Characteristic of all nationalist discourse – even in its left variant, as displayed in Red – is a vocabulary that tends to submerge class differences, to meld the ‘people of Scotland’ into one. Thus, all three writers cited so far speak in terms of “the Scottish people” versus “Westminster” (Bonnar); of how the “political agendas” of “England and Scotland” are drifting “further and further apart” (Green); and Scottish nationhood condemned as “heresy” by the “sovereign-mongers in Westminster” (McAllion). This is not to deny the existence of a Scottish people of course, or to belittle their sense of alienation from central government. However, the tone of the journal underlines how correct Communist Party comrades have been to raise the alarm against the reprise of ‘socialism in one country’ – this time, farcically, the country being Scotland, not the USSR. Indeed, as Nick Clarke of the CPGB and Dundee SSA correctly notes in a letter published in the same issue: “Considering the tragic failure of the Soviet Union’s attempt … it is our duty” to point to this danger.

This is the key point. Comrades in SML and the SSA should understand that their flirtation with nationalism has profound programmatic implications. There is a certain philistine philosophy amongst sections of the left that tells us we should concentrate on the 80% of issues we agree on and ignore for the time being the 20% we do not. The dangers of such an approach are manifest in this issue of Red.

Even if we presume that what unites us constitutes “80%” (not true, in my opinion), the remaining 20% must be clarified and fought over. The reason why the CPGB has raised the charge of national socialism specifically against SML has been to highlight these fundamental differences as starkly and dramatically as we possibly can.

Revolutionaries within SML and the SSA must take a long, hard look at the direction of the Alliance. The notion that ‘socialism’ or anything remotely resembling it could be built in Scotland alone is a reactionary nonsense, made all the harder to stomach given the tragic history of such attempts this century. Have the comrades learned nothing from the horrors the Soviet Union endured, the hell-holes that places like Cambodia were under a ‘socialist’ regime? Socialism is international, or it is not socialism at all.

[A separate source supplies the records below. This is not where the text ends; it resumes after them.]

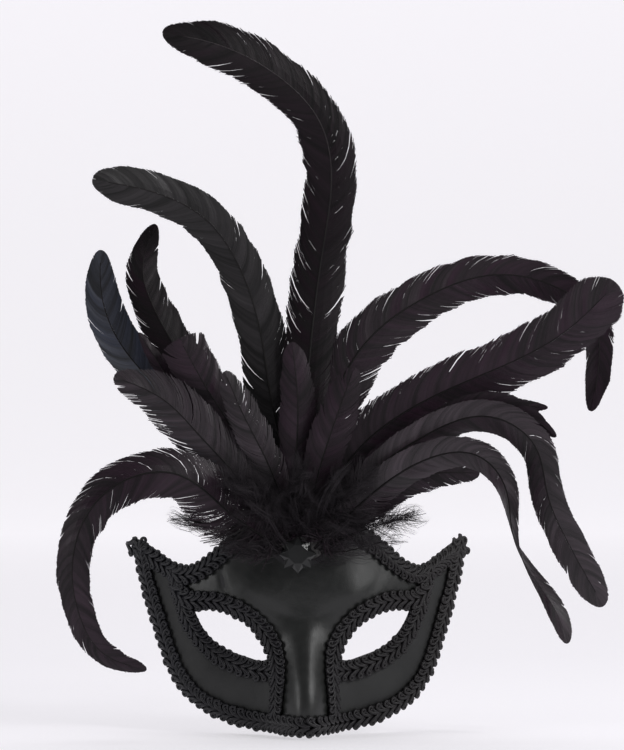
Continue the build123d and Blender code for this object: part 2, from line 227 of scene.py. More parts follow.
class Wiring:
    """A node tree that is being filled."""

    tree = None

    def node(self, kind, settings=None, inputs=None, output=0):
        """Adds a node, sets it up, feeds its sockets and hands back one output."""
        made = self.tree.nodes.new(kind)
        for key, value in (settings or {}).items():
            setattr(made, key, value)
        for key, value in (inputs or {}).items():
            self.feed(made.inputs[key], value)
        return Signal(self, made.outputs[output])

    def feed(self, socket, value):
        if isinstance(value, Signal):
            self.tree.links.new(value.socket, socket)
        else:
            socket.default_value = value

    def vector(self, operation, first, second=(0, 0, 0), scale=None):
        inputs = {0: first}
        if scale is None:
            inputs[1] = second
        else:
            inputs["Scale"] = scale
        return self.node("ShaderNodeVectorMath", {"operation": operation}, inputs)


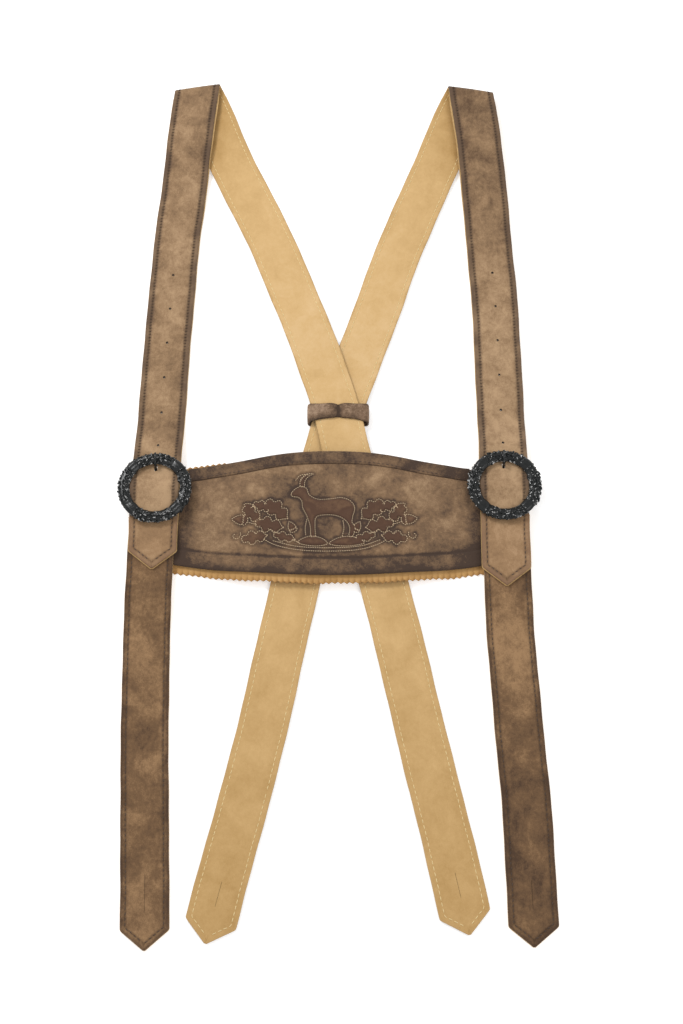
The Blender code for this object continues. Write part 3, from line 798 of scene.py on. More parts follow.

Comrades should be pleased that this debate will not remain in the field of esoteric theory or ‘obscure’ and arcane tussles over the history of our movement. It is set to assume concrete organisational shape via one of the campaigning initiatives our Party is debating for 1998.

Our draft Perspectives ’98 document states that the CPGB will launch a national Campaign for a Federal Republic early in 1998. Given the political circumstances of Scotland, the campaign would assume a particularly sharp form there. Our comrades would present themselves as the most intransigent enemies of all attempts to divide the proletariat of Britain along national lines. We would fight tooth and nail for the unity of the working class.

In effect, this would be the cutting edge of the Party’s fight against all manifestations of nationalism, for international revolution and socialism. Our opponents are marshalled in front of us, comrades, and the lines of demarcation in the looming struggle are already clear.

Bill Bonnar is quite right: we do indeed “live in interesting times”. The coming year for example will see the forces of working class socialism and international revolution ranged against stiff opposition from comrades in the SSA poisoned by nationalism – comrade Bonnar included, I’ll bet.